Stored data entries
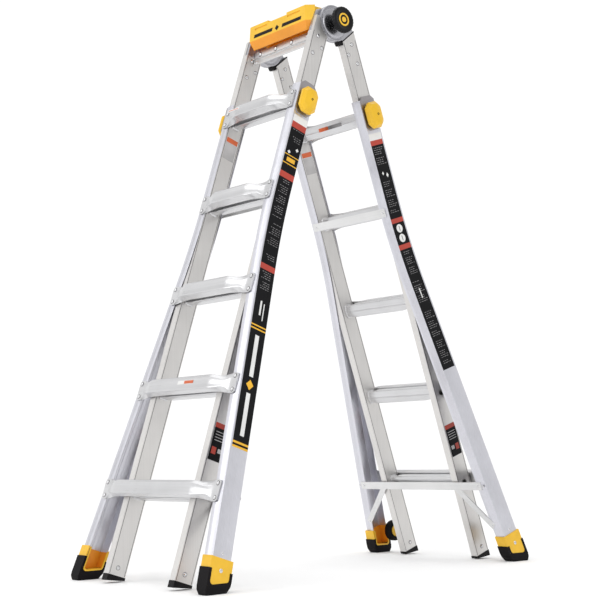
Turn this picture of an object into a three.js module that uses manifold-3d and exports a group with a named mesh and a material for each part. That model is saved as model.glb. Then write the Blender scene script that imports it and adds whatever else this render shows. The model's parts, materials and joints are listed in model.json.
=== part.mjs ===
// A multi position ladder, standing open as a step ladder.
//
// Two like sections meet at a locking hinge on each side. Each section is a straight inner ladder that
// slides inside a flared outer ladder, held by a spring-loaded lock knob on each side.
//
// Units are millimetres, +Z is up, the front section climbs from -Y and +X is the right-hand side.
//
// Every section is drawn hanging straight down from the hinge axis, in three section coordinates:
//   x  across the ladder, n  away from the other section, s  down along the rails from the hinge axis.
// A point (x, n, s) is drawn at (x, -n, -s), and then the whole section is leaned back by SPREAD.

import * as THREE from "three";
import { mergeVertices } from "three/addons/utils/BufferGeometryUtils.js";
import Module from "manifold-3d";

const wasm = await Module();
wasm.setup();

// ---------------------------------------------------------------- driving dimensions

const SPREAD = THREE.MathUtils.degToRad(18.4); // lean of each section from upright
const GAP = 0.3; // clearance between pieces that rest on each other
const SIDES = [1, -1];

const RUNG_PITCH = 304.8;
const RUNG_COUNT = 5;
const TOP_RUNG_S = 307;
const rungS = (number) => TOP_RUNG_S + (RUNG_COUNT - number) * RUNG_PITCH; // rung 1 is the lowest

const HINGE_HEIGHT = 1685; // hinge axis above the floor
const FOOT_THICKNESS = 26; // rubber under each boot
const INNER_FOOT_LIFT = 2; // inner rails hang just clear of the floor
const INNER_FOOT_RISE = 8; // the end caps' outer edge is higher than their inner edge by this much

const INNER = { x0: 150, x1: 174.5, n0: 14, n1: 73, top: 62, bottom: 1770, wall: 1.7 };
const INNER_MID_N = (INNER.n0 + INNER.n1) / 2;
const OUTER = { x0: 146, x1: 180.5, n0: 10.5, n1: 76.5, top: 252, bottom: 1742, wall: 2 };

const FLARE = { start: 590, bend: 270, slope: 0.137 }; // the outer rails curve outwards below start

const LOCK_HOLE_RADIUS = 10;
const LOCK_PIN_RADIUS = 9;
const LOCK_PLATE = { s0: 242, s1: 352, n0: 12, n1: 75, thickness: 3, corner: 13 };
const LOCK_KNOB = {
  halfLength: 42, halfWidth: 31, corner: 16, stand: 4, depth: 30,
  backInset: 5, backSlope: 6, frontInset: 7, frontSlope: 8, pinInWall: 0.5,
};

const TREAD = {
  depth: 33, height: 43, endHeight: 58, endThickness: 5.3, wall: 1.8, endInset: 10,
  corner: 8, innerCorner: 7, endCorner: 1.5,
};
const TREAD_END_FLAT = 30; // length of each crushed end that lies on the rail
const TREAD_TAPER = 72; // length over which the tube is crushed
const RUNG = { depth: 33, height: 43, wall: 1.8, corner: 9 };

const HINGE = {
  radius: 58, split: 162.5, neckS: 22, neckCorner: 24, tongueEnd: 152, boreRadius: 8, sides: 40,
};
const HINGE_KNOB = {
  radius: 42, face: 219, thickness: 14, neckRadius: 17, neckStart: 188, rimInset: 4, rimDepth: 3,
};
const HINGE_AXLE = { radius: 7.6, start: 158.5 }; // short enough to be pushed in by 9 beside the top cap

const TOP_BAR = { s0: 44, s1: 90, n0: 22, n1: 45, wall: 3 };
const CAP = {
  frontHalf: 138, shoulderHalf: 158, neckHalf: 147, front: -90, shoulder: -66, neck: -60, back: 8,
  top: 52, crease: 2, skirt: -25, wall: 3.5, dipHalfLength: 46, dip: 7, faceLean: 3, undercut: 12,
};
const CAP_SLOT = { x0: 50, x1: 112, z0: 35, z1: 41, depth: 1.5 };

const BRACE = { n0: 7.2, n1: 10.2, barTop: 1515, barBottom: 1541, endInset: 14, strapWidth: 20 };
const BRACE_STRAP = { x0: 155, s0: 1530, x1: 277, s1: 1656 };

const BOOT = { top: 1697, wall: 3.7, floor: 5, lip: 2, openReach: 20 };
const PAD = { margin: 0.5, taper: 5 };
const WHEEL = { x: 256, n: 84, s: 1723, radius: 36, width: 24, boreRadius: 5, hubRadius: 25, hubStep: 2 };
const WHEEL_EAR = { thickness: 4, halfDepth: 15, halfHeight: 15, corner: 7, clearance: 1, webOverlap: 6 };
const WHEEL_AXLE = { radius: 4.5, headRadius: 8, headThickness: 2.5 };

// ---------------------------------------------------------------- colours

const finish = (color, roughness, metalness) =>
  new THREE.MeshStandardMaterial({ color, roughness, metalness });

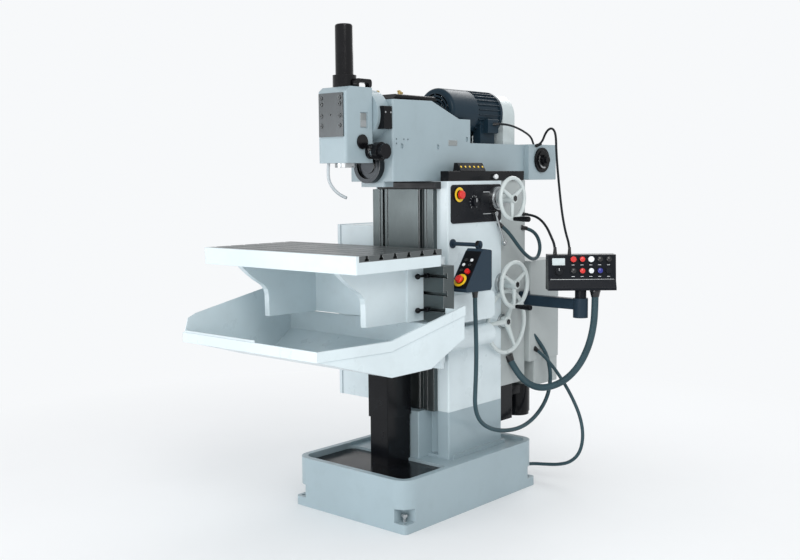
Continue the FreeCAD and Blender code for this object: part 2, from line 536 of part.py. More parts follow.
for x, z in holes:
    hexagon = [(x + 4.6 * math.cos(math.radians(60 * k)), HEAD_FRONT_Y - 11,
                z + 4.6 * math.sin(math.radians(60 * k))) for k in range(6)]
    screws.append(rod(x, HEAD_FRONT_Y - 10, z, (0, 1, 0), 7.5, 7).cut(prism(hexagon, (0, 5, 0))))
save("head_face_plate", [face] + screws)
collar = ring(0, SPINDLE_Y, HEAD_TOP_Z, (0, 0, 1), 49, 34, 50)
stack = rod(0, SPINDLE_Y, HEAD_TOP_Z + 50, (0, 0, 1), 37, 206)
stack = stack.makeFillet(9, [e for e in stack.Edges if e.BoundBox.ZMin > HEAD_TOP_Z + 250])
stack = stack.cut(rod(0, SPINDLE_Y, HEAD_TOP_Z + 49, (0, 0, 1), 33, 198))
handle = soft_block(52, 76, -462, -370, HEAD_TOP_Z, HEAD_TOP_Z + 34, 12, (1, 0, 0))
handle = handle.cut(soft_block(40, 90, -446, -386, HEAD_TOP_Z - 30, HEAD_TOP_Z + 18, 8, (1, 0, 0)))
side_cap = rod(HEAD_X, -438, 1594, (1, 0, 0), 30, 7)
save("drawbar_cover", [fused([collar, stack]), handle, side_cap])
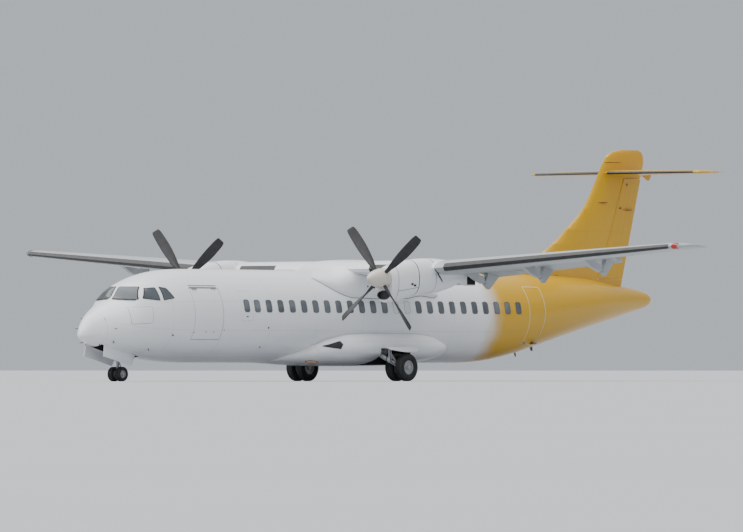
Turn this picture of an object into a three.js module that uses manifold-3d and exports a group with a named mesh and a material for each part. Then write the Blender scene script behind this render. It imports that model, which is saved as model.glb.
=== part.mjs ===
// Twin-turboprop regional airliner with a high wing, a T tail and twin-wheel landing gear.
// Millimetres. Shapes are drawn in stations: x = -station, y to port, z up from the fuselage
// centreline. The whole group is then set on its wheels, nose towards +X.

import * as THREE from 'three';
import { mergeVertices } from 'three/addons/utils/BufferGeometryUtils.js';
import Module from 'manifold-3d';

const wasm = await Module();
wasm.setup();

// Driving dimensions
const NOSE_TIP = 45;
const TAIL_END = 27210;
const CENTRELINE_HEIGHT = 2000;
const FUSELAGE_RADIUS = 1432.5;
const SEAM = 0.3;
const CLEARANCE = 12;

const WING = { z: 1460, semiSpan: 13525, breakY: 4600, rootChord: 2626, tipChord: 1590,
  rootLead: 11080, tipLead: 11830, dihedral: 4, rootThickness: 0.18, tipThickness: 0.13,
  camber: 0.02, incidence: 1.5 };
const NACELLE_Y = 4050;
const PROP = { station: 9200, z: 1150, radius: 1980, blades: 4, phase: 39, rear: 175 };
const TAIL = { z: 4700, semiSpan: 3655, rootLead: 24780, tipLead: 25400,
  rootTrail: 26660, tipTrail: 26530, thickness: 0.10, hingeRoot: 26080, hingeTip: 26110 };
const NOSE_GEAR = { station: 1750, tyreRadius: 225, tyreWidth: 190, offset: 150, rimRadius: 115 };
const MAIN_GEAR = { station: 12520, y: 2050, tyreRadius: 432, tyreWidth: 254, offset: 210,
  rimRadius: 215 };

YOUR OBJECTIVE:
Copy out each record from above, exactly.

COMPLETED TASK:
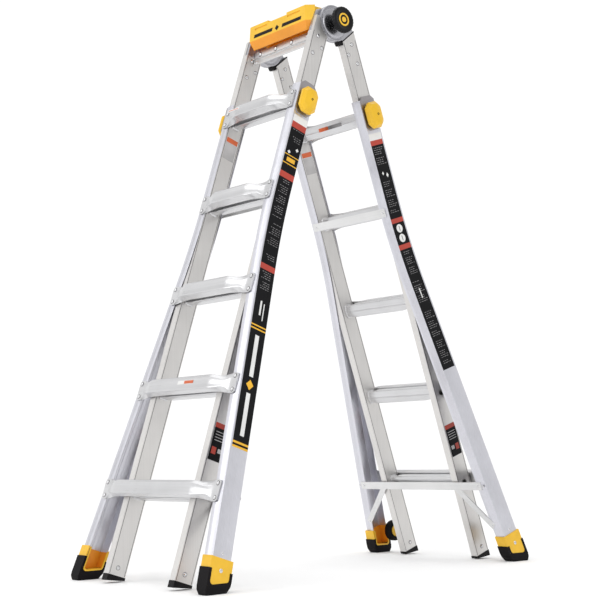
Turn this picture of an object into a three.js module that uses manifold-3d and exports a group with a named mesh and a material for each part. That model is saved as model.glb. Then write the Blender scene script that imports it and adds whatever else this render shows. The model's parts, materials and joints are listed in model.json.
=== part.mjs ===
// A multi position ladder, standing open as a step ladder.
//
// Two like sections meet at a locking hinge on each side. Each section is a straight inner ladder that
// slides inside a flared outer ladder, held by a spring-loaded lock knob on each side.
//
// Units are millimetres, +Z is up, the front section climbs from -Y and +X is the right-hand side.
//
// Every section is drawn hanging straight down from the hinge axis, in three section coordinates:
//   x  across the ladder, n  away from the other section, s  down along the rails from the hinge axis.
// A point (x, n, s) is drawn at (x, -n, -s), and then the whole section is leaned back by SPREAD.

import * as THREE from "three";
import { mergeVertices } from "three/addons/utils/BufferGeometryUtils.js";
import Module from "manifold-3d";

const wasm = await Module();
wasm.setup();

// ---------------------------------------------------------------- driving dimensions

const SPREAD = THREE.MathUtils.degToRad(18.4); // lean of each section from upright
const GAP = 0.3; // clearance between pieces that rest on each other
const SIDES = [1, -1];

const RUNG_PITCH = 304.8;
const RUNG_COUNT = 5;
const TOP_RUNG_S = 307;
const rungS = (number) => TOP_RUNG_S + (RUNG_COUNT - number) * RUNG_PITCH; // rung 1 is the lowest

const HINGE_HEIGHT = 1685; // hinge axis above the floor
const FOOT_THICKNESS = 26; // rubber under each boot
const INNER_FOOT_LIFT = 2; // inner rails hang just clear of the floor
const INNER_FOOT_RISE = 8; // the end caps' outer edge is higher than their inner edge by this much

const INNER = { x0: 150, x1: 174.5, n0: 14, n1: 73, top: 62, bottom: 1770, wall: 1.7 };
const INNER_MID_N = (INNER.n0 + INNER.n1) / 2;
const OUTER = { x0: 146, x1: 180.5, n0: 10.5, n1: 76.5, top: 252, bottom: 1742, wall: 2 };

const FLARE = { start: 590, bend: 270, slope: 0.137 }; // the outer rails curve outwards below start

const LOCK_HOLE_RADIUS = 10;
const LOCK_PIN_RADIUS = 9;
const LOCK_PLATE = { s0: 242, s1: 352, n0: 12, n1: 75, thickness: 3, corner: 13 };
const LOCK_KNOB = {
  halfLength: 42, halfWidth: 31, corner: 16, stand: 4, depth: 30,
  backInset: 5, backSlope: 6, frontInset: 7, frontSlope: 8, pinInWall: 0.5,
};

const TREAD = {
  depth: 33, height: 43, endHeight: 58, endThickness: 5.3, wall: 1.8, endInset: 10,
  corner: 8, innerCorner: 7, endCorner: 1.5,
};
const TREAD_END_FLAT = 30; // length of each crushed end that lies on the rail
const TREAD_TAPER = 72; // length over which the tube is crushed
const RUNG = { depth: 33, height: 43, wall: 1.8, corner: 9 };

const HINGE = {
  radius: 58, split: 162.5, neckS: 22, neckCorner: 24, tongueEnd: 152, boreRadius: 8, sides: 40,
};
const HINGE_KNOB = {
  radius: 42, face: 219, thickness: 14, neckRadius: 17, neckStart: 188, rimInset: 4, rimDepth: 3,
};
const HINGE_AXLE = { radius: 7.6, start: 158.5 }; // short enough to be pushed in by 9 beside the top cap

const TOP_BAR = { s0: 44, s1: 90, n0: 22, n1: 45, wall: 3 };
const CAP = {
  frontHalf: 138, shoulderHalf: 158, neckHalf: 147, front: -90, shoulder: -66, neck: -60, back: 8,
  top: 52, crease: 2, skirt: -25, wall: 3.5, dipHalfLength: 46, dip: 7, faceLean: 3, undercut: 12,
};
const CAP_SLOT = { x0: 50, x1: 112, z0: 35, z1: 41, depth: 1.5 };

const BRACE = { n0: 7.2, n1: 10.2, barTop: 1515, barBottom: 1541, endInset: 14, strapWidth: 20 };
const BRACE_STRAP = { x0: 155, s0: 1530, x1: 277, s1: 1656 };

const BOOT = { top: 1697, wall: 3.7, floor: 5, lip: 2, openReach: 20 };
const PAD = { margin: 0.5, taper: 5 };
const WHEEL = { x: 256, n: 84, s: 1723, radius: 36, width: 24, boreRadius: 5, hubRadius: 25, hubStep: 2 };
const WHEEL_EAR = { thickness: 4, halfDepth: 15, halfHeight: 15, corner: 7, clearance: 1, webOverlap: 6 };
const WHEEL_AXLE = { radius: 4.5, headRadius: 8, headThickness: 2.5 };

// ---------------------------------------------------------------- colours

const finish = (color, roughness, metalness) =>
  new THREE.MeshStandardMaterial({ color, roughness, metalness });

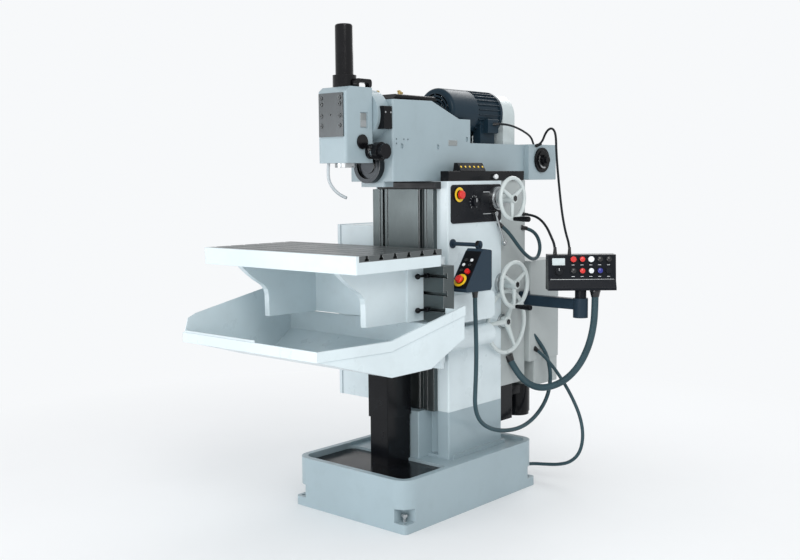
Continue the FreeCAD and Blender code for this object: part 2, from line 536 of part.py. More parts follow.
for x, z in holes:
    hexagon = [(x + 4.6 * math.cos(math.radians(60 * k)), HEAD_FRONT_Y - 11,
                z + 4.6 * math.sin(math.radians(60 * k))) for k in range(6)]
    screws.append(rod(x, HEAD_FRONT_Y - 10, z, (0, 1, 0), 7.5, 7).cut(prism(hexagon, (0, 5, 0))))
save("head_face_plate", [face] + screws)
collar = ring(0, SPINDLE_Y, HEAD_TOP_Z, (0, 0, 1), 49, 34, 50)
stack = rod(0, SPINDLE_Y, HEAD_TOP_Z + 50, (0, 0, 1), 37, 206)
stack = stack.makeFillet(9, [e for e in stack.Edges if e.BoundBox.ZMin > HEAD_TOP_Z + 250])
stack = stack.cut(rod(0, SPINDLE_Y, HEAD_TOP_Z + 49, (0, 0, 1), 33, 198))
handle = soft_block(52, 76, -462, -370, HEAD_TOP_Z, HEAD_TOP_Z + 34, 12, (1, 0, 0))
handle = handle.cut(soft_block(40, 90, -446, -386, HEAD_TOP_Z - 30, HEAD_TOP_Z + 18, 8, (1, 0, 0)))
side_cap = rod(HEAD_X, -438, 1594, (1, 0, 0), 30, 7)
save("drawbar_cover", [fused([collar, stack]), handle, side_cap])
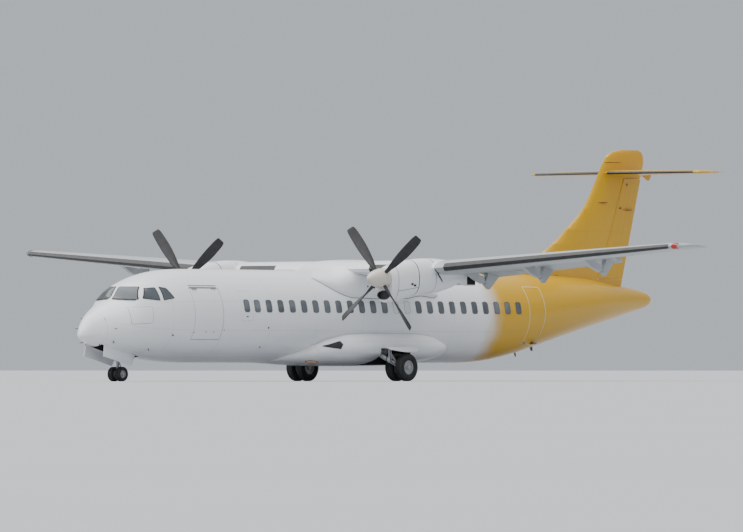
Turn this picture of an object into a three.js module that uses manifold-3d and exports a group with a named mesh and a material for each part. Then write the Blender scene script behind this render. It imports that model, which is saved as model.glb.
=== part.mjs ===
// Twin-turboprop regional airliner with a high wing, a T tail and twin-wheel landing gear.
// Millimetres. Shapes are drawn in stations: x = -station, y to port, z up from the fuselage
// centreline. The whole group is then set on its wheels, nose towards +X.

import * as THREE from 'three';
import { mergeVertices } from 'three/addons/utils/BufferGeometryUtils.js';
import Module from 'manifold-3d';

const wasm = await Module();
wasm.setup();

// Driving dimensions
const NOSE_TIP = 45;
const TAIL_END = 27210;
const CENTRELINE_HEIGHT = 2000;
const FUSELAGE_RADIUS = 1432.5;
const SEAM = 0.3;
const CLEARANCE = 12;

const WING = { z: 1460, semiSpan: 13525, breakY: 4600, rootChord: 2626, tipChord: 1590,
  rootLead: 11080, tipLead: 11830, dihedral: 4, rootThickness: 0.18, tipThickness: 0.13,
  camber: 0.02, incidence: 1.5 };
const NACELLE_Y = 4050;
const PROP = { station: 9200, z: 1150, radius: 1980, blades: 4, phase: 39, rear: 175 };
const TAIL = { z: 4700, semiSpan: 3655, rootLead: 24780, tipLead: 25400,
  rootTrail: 26660, tipTrail: 26530, thickness: 0.10, hingeRoot: 26080, hingeTip: 26110 };
const NOSE_GEAR = { station: 1750, tyreRadius: 225, tyreWidth: 190, offset: 150, rimRadius: 115 };
const MAIN_GEAR = { station: 12520, y: 2050, tyreRadius: 432, tyreWidth: 254, offset: 210,
  rimRadius: 215 };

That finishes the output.